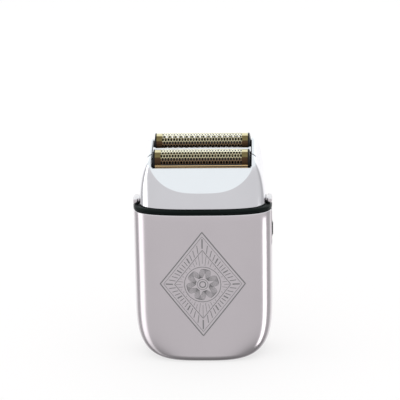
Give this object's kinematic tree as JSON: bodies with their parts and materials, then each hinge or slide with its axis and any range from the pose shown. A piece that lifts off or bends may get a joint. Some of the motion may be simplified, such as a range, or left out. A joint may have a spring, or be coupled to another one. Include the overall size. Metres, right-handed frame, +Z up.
{
  "type": "foil shaver",
  "caption": "Pocket foil shaver: flat metal body on a base, lift-off head with floating foils over reciprocating cutters, side slide switch and head release buttons.",
  "frame": {"origin": "centre of the base, at the bottom of the bounding box", "axes": "+X to the right seen from the front, +Y to the back, +Z up; the foils run along X and the deck leans to the front"},
  "size_m": [0.0612, 0.0315, 0.0981],
  "materials": {
    "satin_metal": "satin chrome plate",
    "bright_metal": "bright chrome plate",
    "gold_foil": "gold titanium coating on a perforated foil",
    "steel": "ground steel",
    "black_rubber": "semi-gloss moulded rubber",
    "black_plastic": "moulded",
    "grey_plastic": "moulded acetal",
    "circuit_board": "solder mask",
    "battery_wrap": "shrink sleeve",
    "clear_lens": "clear moulding",
    "red_wire": "wire insulation",
    "black_wire": "wire insulation"
  },
  "bodies": {
    "body": {"front_shell": "satin_metal", "rear_shell": "satin_metal", "seal_ring": "black_rubber", "chassis": "black_plastic", "battery_cell": "battery_wrap", "main_board": "circuit_board", "charge_board": "circuit_board", "charge_socket": "steel", "status_lens": "clear_lens", "motor_can": "steel", "motor_screw_1": "steel", "motor_screw_2": "steel", "chassis_screw_1": "steel", "chassis_screw_2": "steel", "chassis_screw_3": "steel", "chassis_screw_4": "steel", "switch_bezel": "satin_metal", "slide_switch": "grey_plastic", "motor_lead_positive": "red_wire", "motor_lead_negative": "black_wire", "battery_lead_positive": "red_wire", "battery_lead_negative": "black_wire", "button_spring_left": "steel", "button_spring_right": "steel"},
    "power_switch": {"switch_slider": "black_plastic", "switch_lever": "black_plastic"},
    "rotor": {"motor_shaft": "steel", "eccentric_cam": "black_plastic"},
    "release_left": {"release_button_left": "satin_metal"},
    "release_right": {"release_button_right": "satin_metal"},
    "head": {"head_housing": "bright_metal", "head_frame": "black_plastic", "guide_rod_front": "steel", "guide_rod_rear": "steel", "foil_cassette": "black_plastic", "centre_bar": "bright_metal", "foil_spring_front_left": "steel", "foil_spring_front_right": "steel", "foil_spring_rear_left": "steel", "foil_spring_rear_right": "steel"},
    "foil_front_unit": {"foil_front": "gold_foil", "foil_cap_front_left": "black_plastic", "foil_cap_front_right": "black_plastic"},
    "drive_front": {"carriage_front": "grey_plastic", "cutter_spring_front": "steel"},
    "cutter_front": {"cutter_holder_front": "grey_plastic", "cutter_blades_front": "steel"},
    "foil_rear_unit": {"foil_rear": "gold_foil", "foil_cap_rear_left": "black_plastic", "foil_cap_rear_right": "black_plastic"},
    "drive_rear": {"carriage_rear": "grey_plastic", "cutter_spring_rear": "steel"},
    "cutter_rear": {"cutter_holder_rear": "grey_plastic", "cutter_blades_rear": "steel"}
  },
  "joints": [
    {"name": "switch_slide", "type": "slide", "parent": "body", "child": "power_switch", "axis": [0, 0, 1], "range_m": [0, 0.004]},
    {"name": "motor_spin", "type": "hinge", "parent": "body", "child": "rotor", "pos_m": [0, 0, 0.07], "axis": [0, 0, 1], "continuous": true},
    {"name": "release_left_press", "type": "slide", "parent": "body", "child": "release_left", "axis": [1, 0, 0], "range_m": [0, 0.0015], "stiffness_N_per_m": 1500, "springref_m": -0.002},
    {"name": "release_right_press", "type": "slide", "parent": "body", "child": "release_right", "axis": [-1, 0, 0], "range_m": [0, 0.0015], "stiffness_N_per_m": 1500, "springref_m": -0.002},
    {"name": "head_lift", "type": "slide", "parent": "body", "child": "head", "axis": [0, 0, 1], "range_m": [0, 0.03]},
    {"name": "foil_front_float", "type": "slide", "parent": "head", "child": "foil_front_unit", "axis": [0, -0.2957, 0.9553], "range_m": [-0.0015, 0], "stiffness_N_per_m": 600, "springref_m": 0.002},
    {"name": "drive_front_stroke", "type": "slide", "parent": "head", "child": "drive_front", "axis": [1, 0, 0], "range_m": [-0.0012, 0.0012], "stiffness_N_per_m": 400},
    {"name": "cutter_front_float", "type": "slide", "parent": "drive_front", "child": "cutter_front", "axis": [0, -0.2957, 0.9553], "range_m": [-0.0015, 0]},
    {"name": "foil_rear_float", "type": "slide", "parent": "head", "child": "foil_rear_unit", "axis": [0, -0.2957, 0.9553], "range_m": [-0.0015, 0], "stiffness_N_per_m": 600, "springref_m": 0.002},
    {"name": "drive_rear_stroke", "type": "slide", "parent": "head", "child": "drive_rear", "axis": [1, 0, 0], "range_m": [-0.0012, 0.0012], "stiffness_N_per_m": 400},
    {"name": "cutter_rear_float", "type": "slide", "parent": "drive_rear", "child": "cutter_rear", "axis": [0, -0.2957, 0.9553], "range_m": [-0.0015, 0]}
  ],
  "couplings": [
    {"joint": "cutter_front_float", "follows": "foil_front_float", "ratio": 1},
    {"joint": "cutter_rear_float", "follows": "foil_rear_float", "ratio": 1},
    {"joint": "drive_rear_stroke", "follows": "drive_front_stroke", "ratio": -1}
  ]
}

==================================================

** What this task involves **
Give back the data above exactly as it appears.

** Solved exercise **
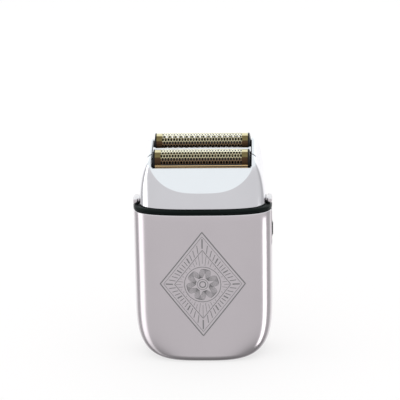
Give this object's kinematic tree as JSON: bodies with their parts and materials, then each hinge or slide with its axis and any range from the pose shown. A piece that lifts off or bends may get a joint. Some of the motion may be simplified, such as a range, or left out. A joint may have a spring, or be coupled to another one. Include the overall size. Metres, right-handed frame, +Z up.
{
  "type": "foil shaver",
  "caption": "Pocket foil shaver: flat metal body on a base, lift-off head with floating foils over reciprocating cutters, side slide switch and head release buttons.",
  "frame": {"origin": "centre of the base, at the bottom of the bounding box", "axes": "+X to the right seen from the front, +Y to the back, +Z up; the foils run along X and the deck leans to the front"},
  "size_m": [0.0612, 0.0315, 0.0981],
  "materials": {
    "satin_metal": "satin chrome plate",
    "bright_metal": "bright chrome plate",
    "gold_foil": "gold titanium coating on a perforated foil",
    "steel": "ground steel",
    "black_rubber": "semi-gloss moulded rubber",
    "black_plastic": "moulded",
    "grey_plastic": "moulded acetal",
    "circuit_board": "solder mask",
    "battery_wrap": "shrink sleeve",
    "clear_lens": "clear moulding",
    "red_wire": "wire insulation",
    "black_wire": "wire insulation"
  },
  "bodies": {
    "body": {"front_shell": "satin_metal", "rear_shell": "satin_metal", "seal_ring": "black_rubber", "chassis": "black_plastic", "battery_cell": "battery_wrap", "main_board": "circuit_board", "charge_board": "circuit_board", "charge_socket": "steel", "status_lens": "clear_lens", "motor_can": "steel", "motor_screw_1": "steel", "motor_screw_2": "steel", "chassis_screw_1": "steel", "chassis_screw_2": "steel", "chassis_screw_3": "steel", "chassis_screw_4": "steel", "switch_bezel": "satin_metal", "slide_switch": "grey_plastic", "motor_lead_positive": "red_wire", "motor_lead_negative": "black_wire", "battery_lead_positive": "red_wire", "battery_lead_negative": "black_wire", "button_spring_left": "steel", "button_spring_right": "steel"},
    "power_switch": {"switch_slider": "black_plastic", "switch_lever": "black_plastic"},
    "rotor": {"motor_shaft": "steel", "eccentric_cam": "black_plastic"},
    "release_left": {"release_button_left": "satin_metal"},
    "release_right": {"release_button_right": "satin_metal"},
    "head": {"head_housing": "bright_metal", "head_frame": "black_plastic", "guide_rod_front": "steel", "guide_rod_rear": "steel", "foil_cassette": "black_plastic", "centre_bar": "bright_metal", "foil_spring_front_left": "steel", "foil_spring_front_right": "steel", "foil_spring_rear_left": "steel", "foil_spring_rear_right": "steel"},
    "foil_front_unit": {"foil_front": "gold_foil", "foil_cap_front_left": "black_plastic", "foil_cap_front_right": "black_plastic"},
    "drive_front": {"carriage_front": "grey_plastic", "cutter_spring_front": "steel"},
    "cutter_front": {"cutter_holder_front": "grey_plastic", "cutter_blades_front": "steel"},
    "foil_rear_unit": {"foil_rear": "gold_foil", "foil_cap_rear_left": "black_plastic", "foil_cap_rear_right": "black_plastic"},
    "drive_rear": {"carriage_rear": "grey_plastic", "cutter_spring_rear": "steel"},
    "cutter_rear": {"cutter_holder_rear": "grey_plastic", "cutter_blades_rear": "steel"}
  },
  "joints": [
    {"name": "switch_slide", "type": "slide", "parent": "body", "child": "power_switch", "axis": [0, 0, 1], "range_m": [0, 0.004]},
    {"name": "motor_spin", "type": "hinge", "parent": "body", "child": "rotor", "pos_m": [0, 0, 0.07], "axis": [0, 0, 1], "continuous": true},
    {"name": "release_left_press", "type": "slide", "parent": "body", "child": "release_left", "axis": [1, 0, 0], "range_m": [0, 0.0015], "stiffness_N_per_m": 1500, "springref_m": -0.002},
    {"name": "release_right_press", "type": "slide", "parent": "body", "child": "release_right", "axis": [-1, 0, 0], "range_m": [0, 0.0015], "stiffness_N_per_m": 1500, "springref_m": -0.002},
    {"name": "head_lift", "type": "slide", "parent": "body", "child": "head", "axis": [0, 0, 1], "range_m": [0, 0.03]},
    {"name": "foil_front_float", "type": "slide", "parent": "head", "child": "foil_front_unit", "axis": [0, -0.2957, 0.9553], "range_m": [-0.0015, 0], "stiffness_N_per_m": 600, "springref_m": 0.002},
    {"name": "drive_front_stroke", "type": "slide", "parent": "head", "child": "drive_front", "axis": [1, 0, 0], "range_m": [-0.0012, 0.0012], "stiffness_N_per_m": 400},
    {"name": "cutter_front_float", "type": "slide", "parent": "drive_front", "child": "cutter_front", "axis": [0, -0.2957, 0.9553], "range_m": [-0.0015, 0]},
    {"name": "foil_rear_float", "type": "slide", "parent": "head", "child": "foil_rear_unit", "axis": [0, -0.2957, 0.9553], "range_m": [-0.0015, 0], "stiffness_N_per_m": 600, "springref_m": 0.002},
    {"name": "drive_rear_stroke", "type": "slide", "parent": "head", "child": "drive_rear", "axis": [1, 0, 0], "range_m": [-0.0012, 0.0012], "stiffness_N_per_m": 400},
    {"name": "cutter_rear_float", "type": "slide", "parent": "drive_rear", "child": "cutter_rear", "axis": [0, -0.2957, 0.9553], "range_m": [-0.0015, 0]}
  ],
  "couplings": [
    {"joint": "cutter_front_float", "follows": "foil_front_float", "ratio": 1},
    {"joint": "cutter_rear_float", "follows": "foil_rear_float", "ratio": 1},
    {"joint": "drive_rear_stroke", "follows": "drive_front_stroke", "ratio": -1}
  ]
}